Our Board of Directors, comprised of both executive and independent members, is committed to complying with all applicable rules and regulations to help ensure transparency and proper disclosure of information to the public and investors. Members of the Board of Directors are assigned to committees in order to provide independent oversight of company policies and certain business decisions. The Board believes that sound governance policies and practices provide an essential foundation to assist the directors in fulfilling their responsibilities.

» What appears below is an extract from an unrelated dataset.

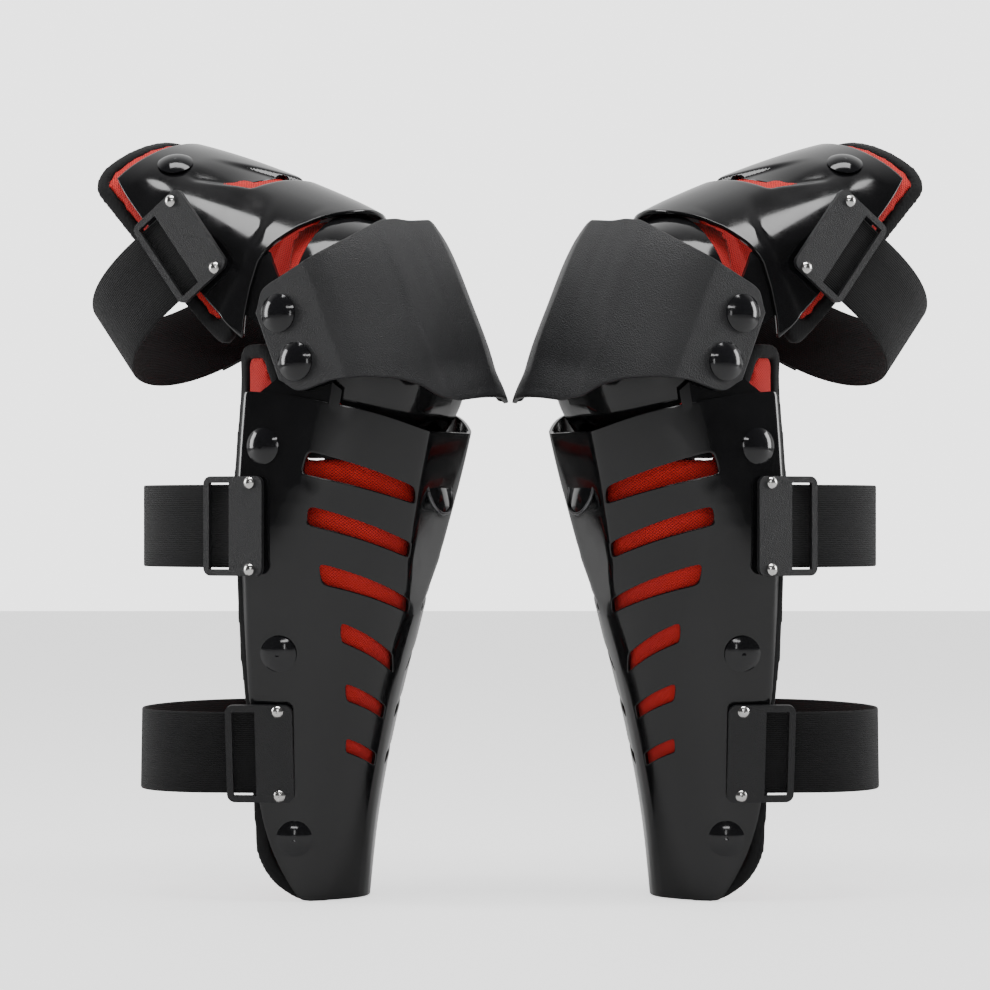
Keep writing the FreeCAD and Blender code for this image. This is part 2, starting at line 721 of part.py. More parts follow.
def mirrored(vector):
    return Vector(vector.x, -vector.y, vector.z)


def strap(name, seat, reach):
    """An elastic strap. Its right end lies clamped under the right buckle. It goes round behind the leg,
    under the left buckle's rear bar, out through its slot, back over the bar, and its tail lies on itself."""
    forward, up, out = (seat.Rotation.multVec(v) for v in (Vector(1, 0, 0), Vector(0, 1, 0), Vector(0, 0, 1)))
    wall, play = size["strap_wall"], size["strap_play"]
    back = size["rivet_inset"] - size["buckle_width"]
    low = play + wall / 2
    high = size["buckle_lift"] + size["buckle_wall"] + play + wall / 2

    def right(along, height):
        return seat.Base + forward * along + out * height

    clamped = [(right(along, low), up, out) for along in (size["rivet_inset"] - 3, back - 4)]
    start = right(back - 6, low)
    handle = (reach + back - 6) / 0.75
    ends = [start, start - forward * handle, mirrored(start - forward * handle), mirrored(start)]
    loop = []
    for i in range(STRAP_STEPS + 1):
        t = i / STRAP_STEPS
        weights = ((1 - t) ** 3, 3 * t * (1 - t) ** 2, 3 * t * t * (1 - t), t ** 3)
        slopes = (-3 * (1 - t) ** 2, 3 * (1 - t) ** 2 - 6 * t * (1 - t), 6 * t * (1 - t) - 3 * t * t, 3 * t * t)
        point, slope = Vector(), Vector()
        for end, weight, rate in zip(ends, weights, slopes):
            point += end * weight
            slope += end * rate
        across = (up * (1 - t) + mirrored(up) * t).normalize()
        loop.append((point, across, across.cross(slope).normalize()))
    radius = (high - low) / 2
    nose = back + size["buckle_frame"] + wall / 2 + 2 * play
    fold = []
    for turn in range(-90, 91, 15):
        c, s = math.cos(math.radians(turn)), math.sin(math.radians(turn))
        normal = mirrored(forward * c + out * s) * -1
        fold.append((mirrored(right(nose + radius * c, (high + low) / 2 + radius * s)), mirrored(up), normal))
    over = [(mirrored(right(back - 1, high)), mirrored(up), mirrored(out) * -1)]
    under_tail = []
    length = 0.0
    for here, before in zip(loop[-2::-1], loop[:0:-1]):
        length += (here[0] - before[0]).Length
        if length < size["strap_tail"]:
            under_tail.append(here)
    lift = wall + size["hook_wall"] + play
    tail = [(point + normal * lift, across, normal * -1) for point, across, normal in under_tail]
    band = ribbon(name + "_band", clamped + loop + fold + over + tail, size["strap_width"], wall)
    hooks = [(point + normal * lift / 2, across, normal) for point, across, normal in under_tail[1:]]
    patch = ribbon(name + "_patch", hooks, size["strap_width"] - size["rivet_inset"], size["hook_wall"])
    return band, patch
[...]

The Governance Committee was established by the Board of Directors of our general partner and is comprised of two independent members of the Board and one member of the Board who is also an officer of one or more of our affiliates. The Committee's primary purpose is to develop and recommend to the Board a set of governance guidelines applicable to the Partnership, to review such guidelines from time to time and to oversee governance matters relating to the Company and the Partnership, including Board and Committee composition, qualifications of Board candidates, director independence, succession planning and other related matters. The Committee was also established to assist Board oversight of management's establishment and administration of the Partnership's environmental, transportation compliance, health and safety policies, procedures, programs and initiatives, and other related matters.

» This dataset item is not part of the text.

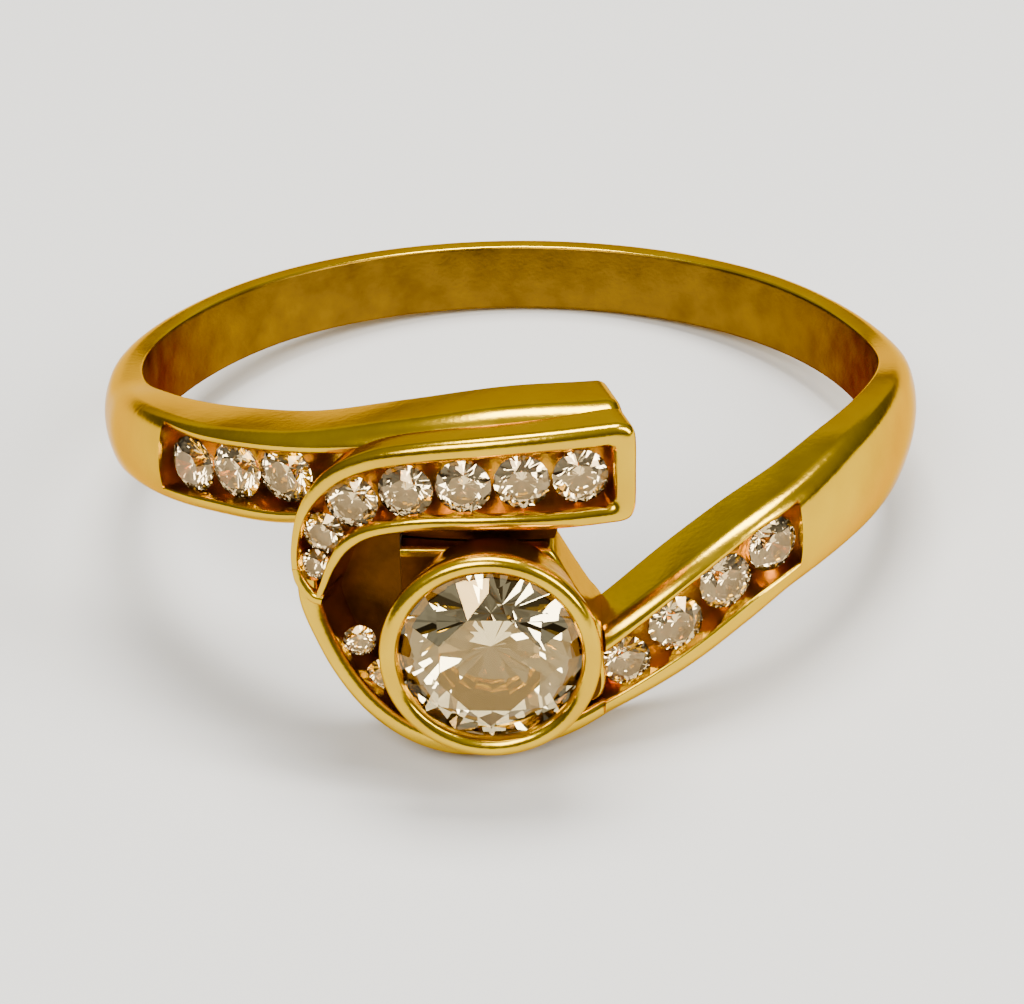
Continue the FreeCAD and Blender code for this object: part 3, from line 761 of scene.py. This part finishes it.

The members of the Governance Committee are:
James T. Hackett, Chairman
Carin M. Barth
The Audit and Conflicts Committee was established by the Board of Directors of our general partner and is comprised of four independent members of the Board. The Committee's primary purpose is to assist Board oversight of the integrity of the financial statements of the Partnership, the compliance by the Partnership with legal and regulatory requirements, the independence and qualifications of the Partnership's independent auditors, and the performance of the Partnership's internal audit function and of its independent auditors. The Audit and Conflicts Committee also reviews and approves certain related party transactions.

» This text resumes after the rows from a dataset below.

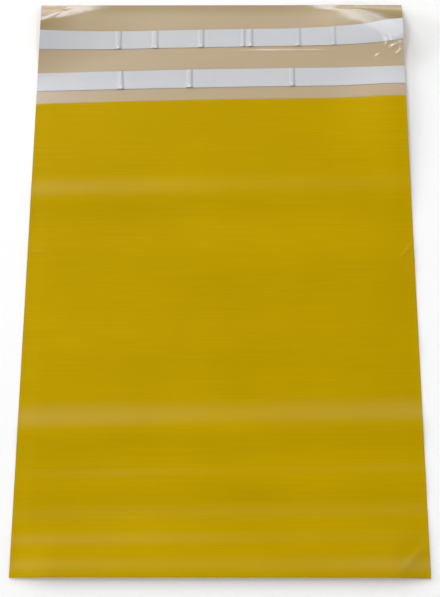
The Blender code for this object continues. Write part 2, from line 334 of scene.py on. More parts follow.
sample_x, sample_u = np.meshgrid(np.linspace(-0.17, 0.17, 69), np.linspace(0.005, 0.55, 545))
step_height = np.diff(film_height(sample_x, sample_u), axis=0) / np.diff(sample_u, axis=0)
steepest = math.degrees(math.atan(abs(step_height).max()))
print(f"steepest slope along the sheet {steepest:.1f} degrees")

# %% [markdown]
# ## From the flat sheet into space
#
# The mouth and the strips run slightly askew to the bottom fold, in a slight bow. So u is
# shifted by x times the tangent of that angle, less the bow, in full over most of the sheet
# and not at all at its two ends. Film does not stretch, so where the sheet rises it also
# draws in from the sides, and back from the flap's end, by a share of its height.

# %% Place points in space
MOUTH_SKEW = math.radians(1.05)
MOUTH_BOW = 0.0013
SKEW_RUN_IN = 0.060
DRAW_IN = 0.63
PULL_BACK, PULL_REACH = 0.55, 0.010


def place(x, u, z):
    """Points in space: x drawn in, u shifted, pulled back and centred, and z as the height."""
    share = np.interp(u, (0.0, SKEW_RUN_IN, UPPER_LINER[1], BAG_LENGTH), (0.0, 1.0, 1.0, 0.0))
    shift = x * math.tan(MOUTH_SKEW) - MOUTH_BOW * (x / HALF_WIDTH) ** 2
    pulled_back = PULL_BACK * z * bump(BAG_LENGTH - u, PULL_REACH)
    along = u + shift * share - pulled_back - BAG_LENGTH / 2
    return np.stack(np.broadcast_arrays(x * (1 - DRAW_IN * z), along, z), axis=-1)


print(f"the mouth rises {BAG_WIDTH * math.tan(MOUTH_SKEW) * 1000:.1f} mm from left to right")

# %% [markdown]
# ## From points to a mesh
#
# A grid of points becomes a surface when each square of four neighbours becomes a face. The
# order of the four decides which way the face points, so a downward face is the flipped one.
# Edges between two grids are closed with a wall of quads that uses the points of both.


# %% Quads of a grid
def grid_quads(index):
    """Quads of a grid of point numbers, counter-clockwise when x and u grow right and up."""
    corners = (index[:-1, :-1], index[:-1, 1:], index[1:, 1:], index[1:, :-1])
    return np.stack(corners, axis=-1).reshape(-1, 4)


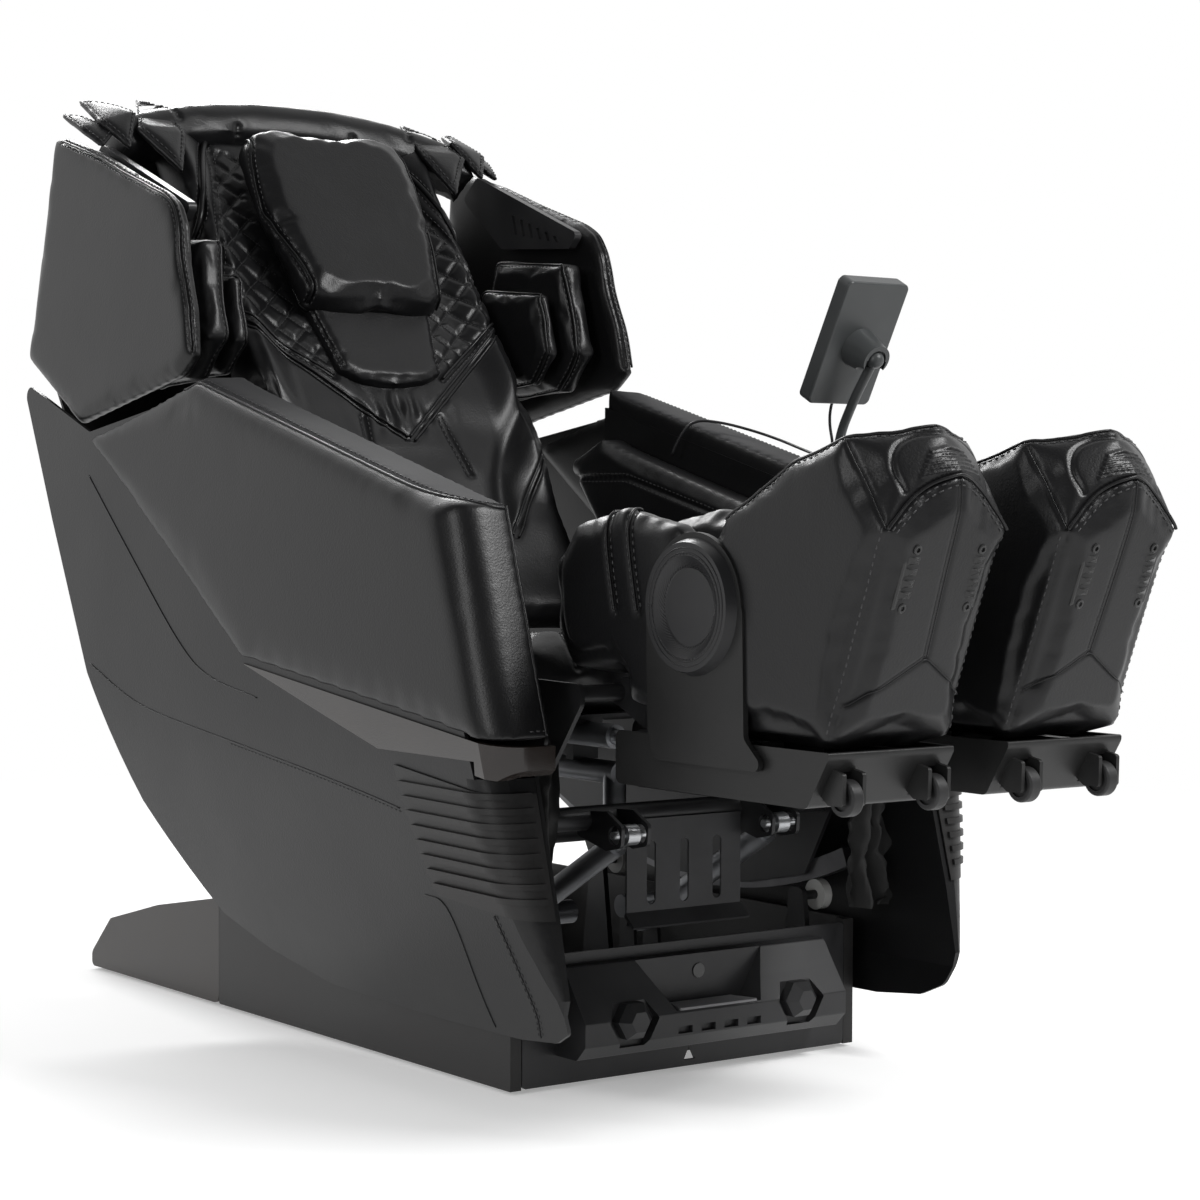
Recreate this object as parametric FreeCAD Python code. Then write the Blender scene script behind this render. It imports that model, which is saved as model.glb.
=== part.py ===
"""Reclining massage chair, built from separate pieces.

Millimetres.  +Z up, the sitter looks toward -Y, +X is the sitter's left.
The origin is on the floor, on the centre plane, at the middle of the base's length.
"""
import FreeCAD, Part
import math
import os

V = FreeCAD.Vector

# ---------------------------------------------------------------- driving sizes
# side housings
panel_outer = 381.0       # centre plane to the outer face of a side panel
panel_low_z = 74.0        # bottom edge of the side panels
panel_wall = 5.0          # moulded wall of the side panels
flare_top = 480.0         # height at which the side panels start to curve in
flare_radius = 880.0      # radius of that inward curve
arm_inner = 300.0         # centre plane to the inner wall of an arm
arm_rear = 30.0           # rear end of the closed arm box; behind it only a skin stands
pad_proud = 5.0           # upholstered side pad stands this far outside the panel
pad_wall = 9.0            # thickness of the side pad
corner_radius = 46.0      # rounding of the arm's front corner
armrest_thick = 26.0      # padded top of the arm
armrest_slope = 15.0      # the arm top falls toward the front, degrees
seam_gap = 4.0            # open seams between neighbouring covers
band_height = 74.0        # glossy band under the side pad
band_low_front = 391.0    # lower edge of that band round the arm's front corner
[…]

The members of the Audit and Conflicts Committee are:
William C. Montgomery, Chairman
Murray E. Brasseux
John R. Rutherford
Richard S. Snell
The Capital Projects Committee was established by the Board of Directors of our general partner. The Committee’s primary purpose is to review and approve certain expenditures of the general partner, the Partnership, and/or their respective consolidated subsidiaries in connection with proposed capital projects.
The members of the Capital Projects Committee are:
W. Randall Fowler, Co-Chairman
A. James Teague, Co-Chairman
Richard H. Bachmann
Carin M. Barth
James T. Hackett
Richard S. Snell
Harry P. Weitzel
Enterprise Products Partners L.P. is a limited partnership organized under the laws of the state of Delaware. The principal organizational document of a limited partnership is its Agreement of Limited Partnership. Our partnership agreement provides that our business and affairs will be managed and directed by our general partner, and the limited partners will have no role in such activities. Our general partner is Enterprise Products Holdings LLC, a Delaware limited liability company. The general partner's directors and officers are in charge of the limited partnership and, respectively, provide oversight of and make the decisions for its management and operation, and they cause the general partner to act on behalf of the partnership. Our partnership agreement is the foundation governance document for our partnership. It sets forth the basic structure, organization and governance rules for our organization, and it functions in much the same way as do articles of incorporation and by-laws for a corporation. You may click on the link below to view the current version of our partnership agreement.
Our Board of Directors has adopted a Code of Conduct to provide guidance for compliance with our high standards of legal and ethical behavior. It covers a broad range of subjects specifically and also sets the general standards of ethical conduct; honesty and fair dealing that apply to any subject or situation, and has been an Enterprise hallmark from the earliest days of our predecessor company. The Board of Directors must approve any waivers of or exceptions to our Code of Conduct in advance; no such waivers or exceptions have ever been proposed.